Entries with model source code
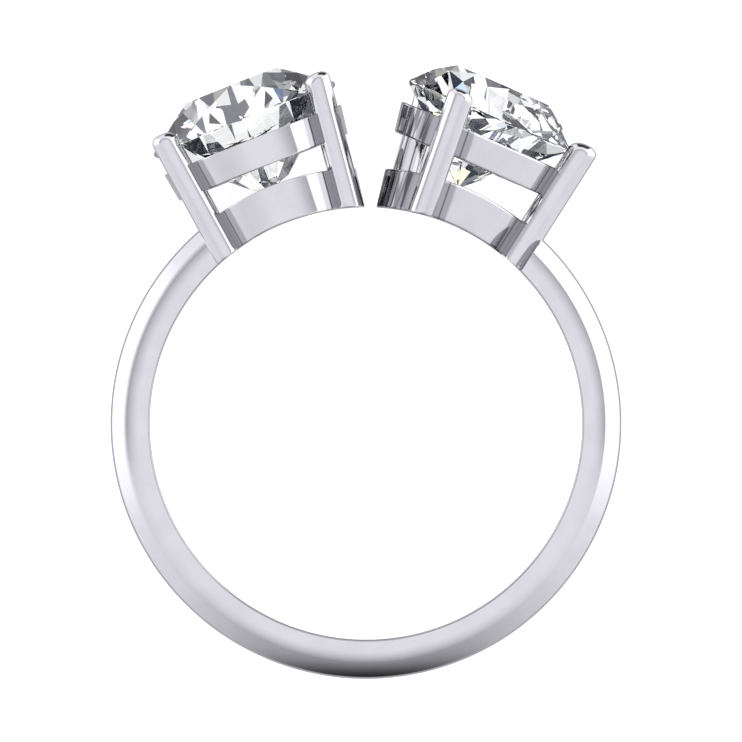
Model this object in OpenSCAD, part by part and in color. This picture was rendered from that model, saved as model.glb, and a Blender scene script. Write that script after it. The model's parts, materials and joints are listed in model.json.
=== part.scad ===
// A toi et moi ring: an open band between two four-prong baskets, one with a
// round brilliant and one with a heart brilliant. It lies on its side, as a
// ring rests on a table. Sizes are in millimetres.

/* [Finger and band] */
// Radius of the finger hole, a US size 7
hole_r = 8.65; // [7.5:0.05:10.5]
// Thickness of the band, from the finger to its crown
band_t = 1.57; // [1.3:0.01:2.2]
// Width of the band along the finger, where it is widest
band_w = 2.1; // [1.7:0.05:2.5]
// Reach of the band's flat end into the side of the heart's tip prong
band_bite = 0.1; // [0.05:0.01:0.2]
// Width of the tongue that carries the band through that prong
tongue_w = 0.9; // [0.6:0.05:1]
// Thickness of that tongue
tongue_t = 1.2; // [0.8:0.05:1.25]
// Gap between the feet of the two baskets, at the finger
heads_gap = 0.45; // [0.2:0.05:1.5]
// Turn of that gap from the top of the ring towards the heart, in degrees
gap_turn = 1.2; // [-3:0.1:3]

/* [Baskets] */
// Wall of the rails
rail_wall = 0.9; // [0.7:0.05:1.1]
// Draft of the rails and prongs towards the finger, in degrees
draft = 8.8; // [6:0.2:11]
// Diameter of a prong
prong_d = 1.08; // [0.9:0.02:1.3]
// Distance from the girdle out to the middle of a prong
prong_outset = 0.25; // [0.15:0.01:0.35]
// Clearance between a stone and the metal around it
stone_gap = 0.03; // [0.02:0.01:0.08]

/* [Round stone] */
// Diameter of the round stone at its girdle
round_d = 7.8; // [6:0.1:9]
// Diameter of its table, corner to corner
round_table_d = 3.9; // [3:0.1:5]
// Height of its crown above the girdle
round_crown_h = 1.4; // [0.9:0.05:1.6]
// Depth of its pavilion below the girdle
round_pavilion_h = 3.35; // [2.5:0.05:3.6]

/* [Round basket] */
// Gap between the band's crown and the upper rail
round_rail_lift = 0.81; // [0.5:0.01:1.5]
// Height of the upper rail
round_rail_h = 1.2; // [0.8:0.05:1.6]
// Drop from the girdle to the upper rail
round_rail_drop = 0.87; // [0.6:0.01:1.2]
// How far the line of the rails stands outside the girdle
round_rail_lip = 0.05; // [0:0.01:0.15]
// Turn of a prong from the line of the ring, in degrees
round_prong_turn = 39; // [30:1:60]
// Height of the prongs above the girdle
round_prong_top = 0.66; // [0.5:0.02:0.9]

/* [Heart stone] */
// Length from the middle of the basket to the tip
heart_tip_l = 3.12; // [2.8:0.02:3.6]
// Length from the middle of the basket to the ends of the lobes
heart_lobe_l = 3.87; // [3.4:0.02:4.2]
// Width of the heart
heart_w = 7.1; // [6:0.1:7.8]
// How far each lobe reaches past the middle line at the cleft
heart_lobes_overlap = 0.25; // [0.15:0.01:0.5]
// Radius of the bowed flank between a lobe and the tip
heart_flank_r = 14; // [9:0.5:20]
// Length of its table
heart_table_l = 4; // [3.2:0.05:4.6]
// Height of its crown above the girdle
heart_crown_h = 1.28; // [0.9:0.02:1.6]
// Depth of its pavilion below the girdle
heart_pavilion_h = 3.1; // [2.4:0.05:3.4]

/* [Heart basket] */
// Gap between the band's crown and the upper rail
heart_rail_lift = 0.95; // [0.5:0.01:1.5]
// Height of the upper rail
heart_rail_h = 1.22; // [0.8:0.02:1.6]
// Drop from the girdle to the upper rail
heart_rail_drop = 0.86; // [0.6:0.01:1.2]
// How far the line of the rails stands outside the girdle
heart_rail_lip = 0.1; // [0:0.01:0.15]
// Distance of the side prongs from the middle of the basket, towards the lobes
heart_side_prong_x = 1.7; // [1.4:0.05:2.2]
// Diameter of the prong at the tip
heart_tip_prong_d = 1.18; // [1:0.02:1.4]
// Distance from the tip out to the middle of its prong
heart_tip_prong_outset = 0.47; // [0.3:0.01:0.6]
// Distance from the cleft out to the middle of its prong
heart_cleft_prong_outset = 0.06; // [0:0.01:0.3]
// Height of the prongs above the girdle
heart_prong_top = 0.5; // [0.4:0.02:0.8]

/* [Cut of the stones] */
// Thickness of the girdles
girdle_t = 0.12; // [0.08:0.01:0.2]
// Reach of the star facets, as a share of the way from the middle to the girdle
star_share = 0.74; // [0.66:0.01:0.8]
// Inner end of the lower girdle facets, as the same kind of share
lower_share = 0.22; // [0.15:0.01:0.3]

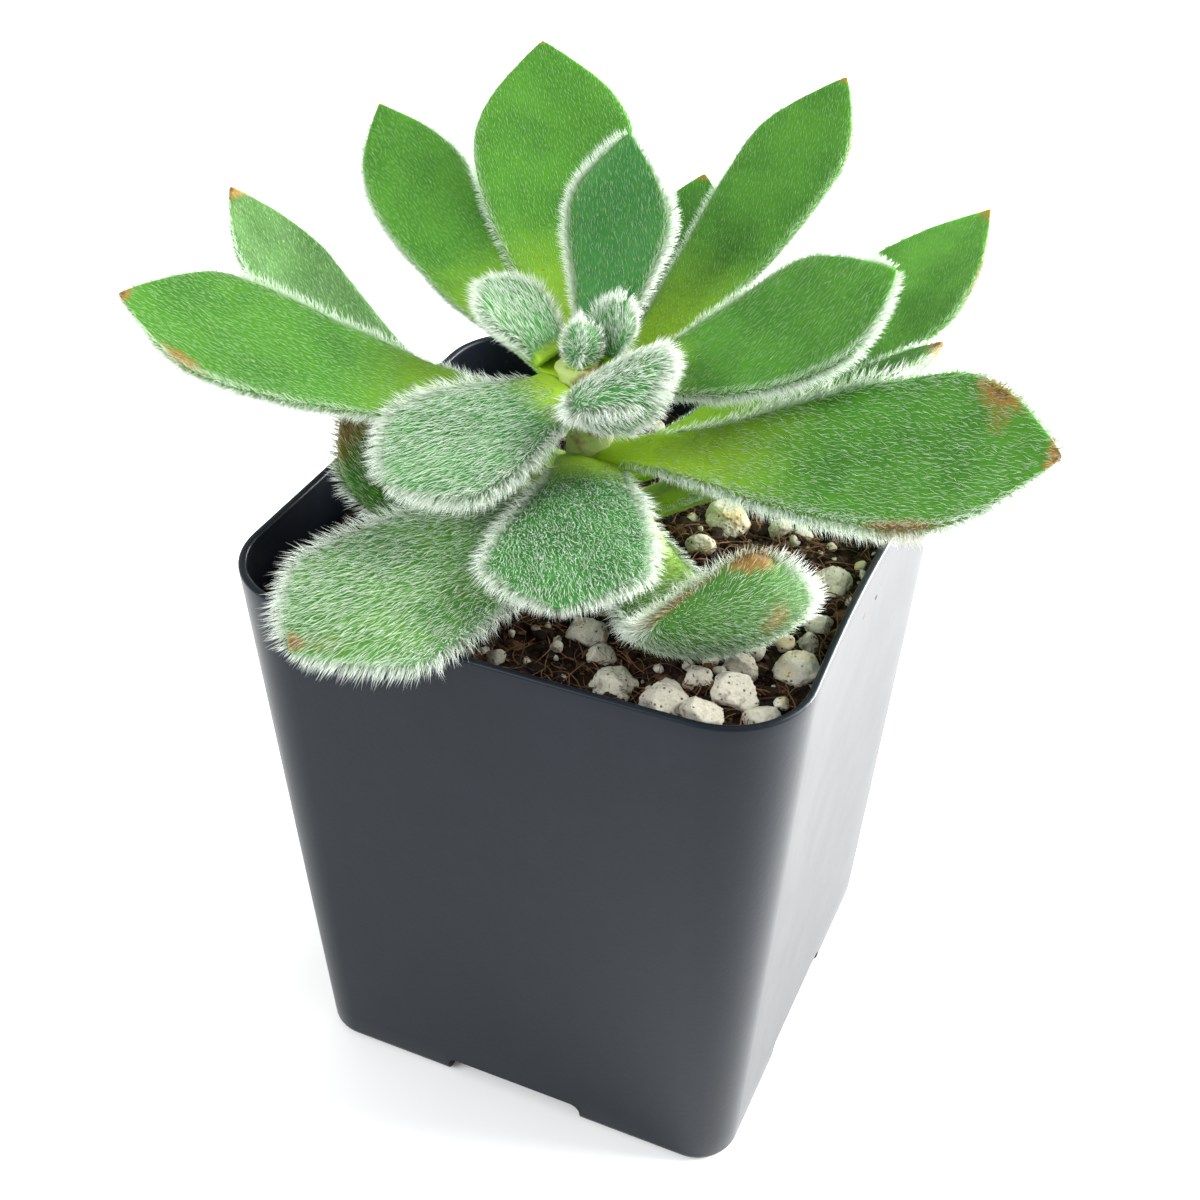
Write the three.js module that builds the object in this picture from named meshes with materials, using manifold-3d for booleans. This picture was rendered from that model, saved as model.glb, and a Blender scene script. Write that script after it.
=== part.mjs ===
import * as THREE from "three";
import { mergeVertices } from "three/addons/utils/BufferGeometryUtils.js";
import Module from "manifold-3d";

const wasm = await Module();
wasm.setup();

// A furry rosette succulent growing in a small square nursery pot. Sizes are in millimetres and +Z is up.
// The origin is the centre of the pot's base, which stands on z = 0, and the pot's front wall faces -Y.
// The pot, the soil, the stem, each leaf and each large lump of perlite is a piece of its own.

// Clearances between pieces
const clearance = 0.3; // between any two pieces that touch
const cutMargin = 1; // how far a cutting solid runs past the face it cuts

// Pot
const potTopWidth = 57;
const potBaseWidth = 48.6;
const potHeight = 64;
const potWall = 0.8;
const potFloor = 1;
const topCornerRadius = 8.6;
const baseCornerRadius = 4.5;
const baseEdgeRadius = 1.2;
const rightWallBow = 1.2; // how far the middle of the right wall leans in at the rim
const frontWallBow = 0.5; // how far the middle of the front wall leans out at the rim
const notchWidth = 16; // the raised notch in the foot of each wall, which leaves four feet
const notchHeight = 2.5;
const notchDepth = 9;
const notchCornerRadius = 1.2;
const drainLength = 9; // the drain slot in the roof of each notch
const drainWidth = 3.5;

// Soil
const soilDepthBelowRim = 6;
const soilCornerRise = 1.5; // the soil stands a little higher at the front right corner
const soilLumpHeight = 0.5;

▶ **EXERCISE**
Copy each record from above exactly, and include every line.

▶ **SOLUTION TO THIS EXERCISE**
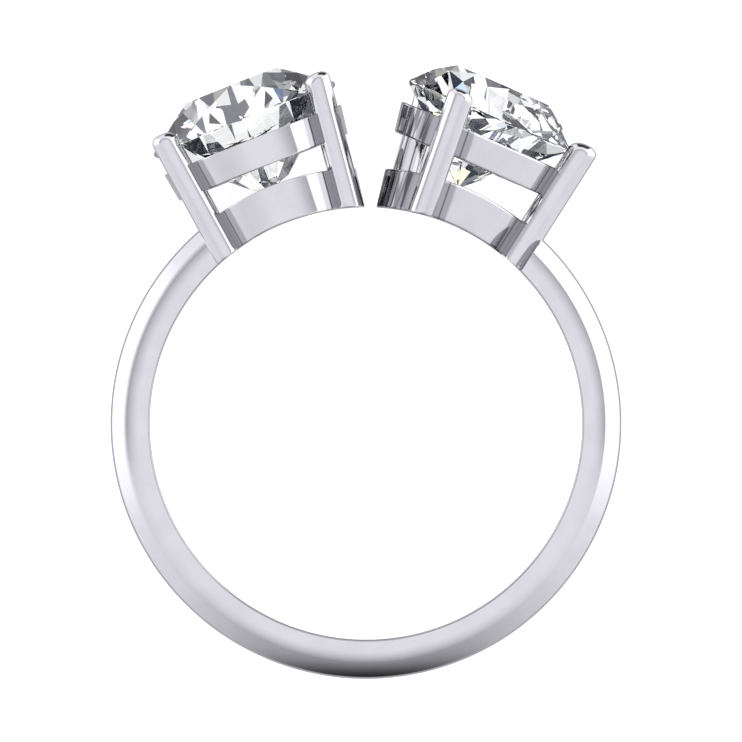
Model this object in OpenSCAD, part by part and in color. This picture was rendered from that model, saved as model.glb, and a Blender scene script. Write that script after it. The model's parts, materials and joints are listed in model.json.
=== part.scad ===
// A toi et moi ring: an open band between two four-prong baskets, one with a
// round brilliant and one with a heart brilliant. It lies on its side, as a
// ring rests on a table. Sizes are in millimetres.

/* [Finger and band] */
// Radius of the finger hole, a US size 7
hole_r = 8.65; // [7.5:0.05:10.5]
// Thickness of the band, from the finger to its crown
band_t = 1.57; // [1.3:0.01:2.2]
// Width of the band along the finger, where it is widest
band_w = 2.1; // [1.7:0.05:2.5]
// Reach of the band's flat end into the side of the heart's tip prong
band_bite = 0.1; // [0.05:0.01:0.2]
// Width of the tongue that carries the band through that prong
tongue_w = 0.9; // [0.6:0.05:1]
// Thickness of that tongue
tongue_t = 1.2; // [0.8:0.05:1.25]
// Gap between the feet of the two baskets, at the finger
heads_gap = 0.45; // [0.2:0.05:1.5]
// Turn of that gap from the top of the ring towards the heart, in degrees
gap_turn = 1.2; // [-3:0.1:3]

/* [Baskets] */
// Wall of the rails
rail_wall = 0.9; // [0.7:0.05:1.1]
// Draft of the rails and prongs towards the finger, in degrees
draft = 8.8; // [6:0.2:11]
// Diameter of a prong
prong_d = 1.08; // [0.9:0.02:1.3]
// Distance from the girdle out to the middle of a prong
prong_outset = 0.25; // [0.15:0.01:0.35]
// Clearance between a stone and the metal around it
stone_gap = 0.03; // [0.02:0.01:0.08]

/* [Round stone] */
// Diameter of the round stone at its girdle
round_d = 7.8; // [6:0.1:9]
// Diameter of its table, corner to corner
round_table_d = 3.9; // [3:0.1:5]
// Height of its crown above the girdle
round_crown_h = 1.4; // [0.9:0.05:1.6]
// Depth of its pavilion below the girdle
round_pavilion_h = 3.35; // [2.5:0.05:3.6]

/* [Round basket] */
// Gap between the band's crown and the upper rail
round_rail_lift = 0.81; // [0.5:0.01:1.5]
// Height of the upper rail
round_rail_h = 1.2; // [0.8:0.05:1.6]
// Drop from the girdle to the upper rail
round_rail_drop = 0.87; // [0.6:0.01:1.2]
// How far the line of the rails stands outside the girdle
round_rail_lip = 0.05; // [0:0.01:0.15]
// Turn of a prong from the line of the ring, in degrees
round_prong_turn = 39; // [30:1:60]
// Height of the prongs above the girdle
round_prong_top = 0.66; // [0.5:0.02:0.9]

/* [Heart stone] */
// Length from the middle of the basket to the tip
heart_tip_l = 3.12; // [2.8:0.02:3.6]
// Length from the middle of the basket to the ends of the lobes
heart_lobe_l = 3.87; // [3.4:0.02:4.2]
// Width of the heart
heart_w = 7.1; // [6:0.1:7.8]
// How far each lobe reaches past the middle line at the cleft
heart_lobes_overlap = 0.25; // [0.15:0.01:0.5]
// Radius of the bowed flank between a lobe and the tip
heart_flank_r = 14; // [9:0.5:20]
// Length of its table
heart_table_l = 4; // [3.2:0.05:4.6]
// Height of its crown above the girdle
heart_crown_h = 1.28; // [0.9:0.02:1.6]
// Depth of its pavilion below the girdle
heart_pavilion_h = 3.1; // [2.4:0.05:3.4]

/* [Heart basket] */
// Gap between the band's crown and the upper rail
heart_rail_lift = 0.95; // [0.5:0.01:1.5]
// Height of the upper rail
heart_rail_h = 1.22; // [0.8:0.02:1.6]
// Drop from the girdle to the upper rail
heart_rail_drop = 0.86; // [0.6:0.01:1.2]
// How far the line of the rails stands outside the girdle
heart_rail_lip = 0.1; // [0:0.01:0.15]
// Distance of the side prongs from the middle of the basket, towards the lobes
heart_side_prong_x = 1.7; // [1.4:0.05:2.2]
// Diameter of the prong at the tip
heart_tip_prong_d = 1.18; // [1:0.02:1.4]
// Distance from the tip out to the middle of its prong
heart_tip_prong_outset = 0.47; // [0.3:0.01:0.6]
// Distance from the cleft out to the middle of its prong
heart_cleft_prong_outset = 0.06; // [0:0.01:0.3]
// Height of the prongs above the girdle
heart_prong_top = 0.5; // [0.4:0.02:0.8]

/* [Cut of the stones] */
// Thickness of the girdles
girdle_t = 0.12; // [0.08:0.01:0.2]
// Reach of the star facets, as a share of the way from the middle to the girdle
star_share = 0.74; // [0.66:0.01:0.8]
// Inner end of the lower girdle facets, as the same kind of share
lower_share = 0.22; // [0.15:0.01:0.3]

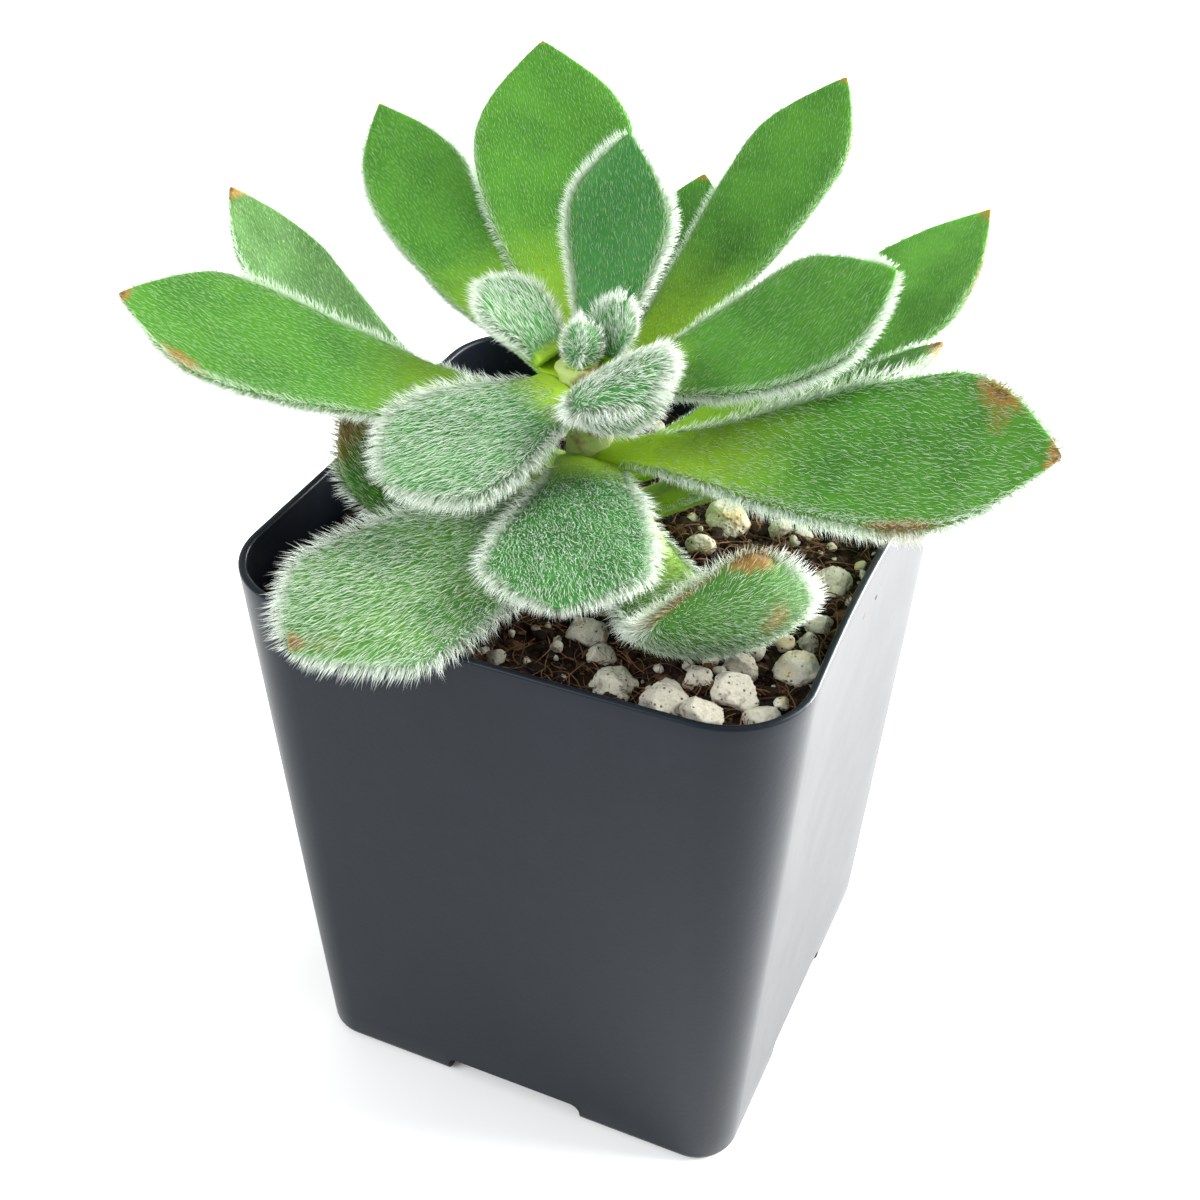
Write the three.js module that builds the object in this picture from named meshes with materials, using manifold-3d for booleans. This picture was rendered from that model, saved as model.glb, and a Blender scene script. Write that script after it.
=== part.mjs ===
import * as THREE from "three";
import { mergeVertices } from "three/addons/utils/BufferGeometryUtils.js";
import Module from "manifold-3d";

const wasm = await Module();
wasm.setup();

// A furry rosette succulent growing in a small square nursery pot. Sizes are in millimetres and +Z is up.
// The origin is the centre of the pot's base, which stands on z = 0, and the pot's front wall faces -Y.
// The pot, the soil, the stem, each leaf and each large lump of perlite is a piece of its own.

// Clearances between pieces
const clearance = 0.3; // between any two pieces that touch
const cutMargin = 1; // how far a cutting solid runs past the face it cuts

// Pot
const potTopWidth = 57;
const potBaseWidth = 48.6;
const potHeight = 64;
const potWall = 0.8;
const potFloor = 1;
const topCornerRadius = 8.6;
const baseCornerRadius = 4.5;
const baseEdgeRadius = 1.2;
const rightWallBow = 1.2; // how far the middle of the right wall leans in at the rim
const frontWallBow = 0.5; // how far the middle of the front wall leans out at the rim
const notchWidth = 16; // the raised notch in the foot of each wall, which leaves four feet
const notchHeight = 2.5;
const notchDepth = 9;
const notchCornerRadius = 1.2;
const drainLength = 9; // the drain slot in the roof of each notch
const drainWidth = 3.5;

// Soil
const soilDepthBelowRim = 6;
const soilCornerRise = 1.5; // the soil stands a little higher at the front right corner
const soilLumpHeight = 0.5;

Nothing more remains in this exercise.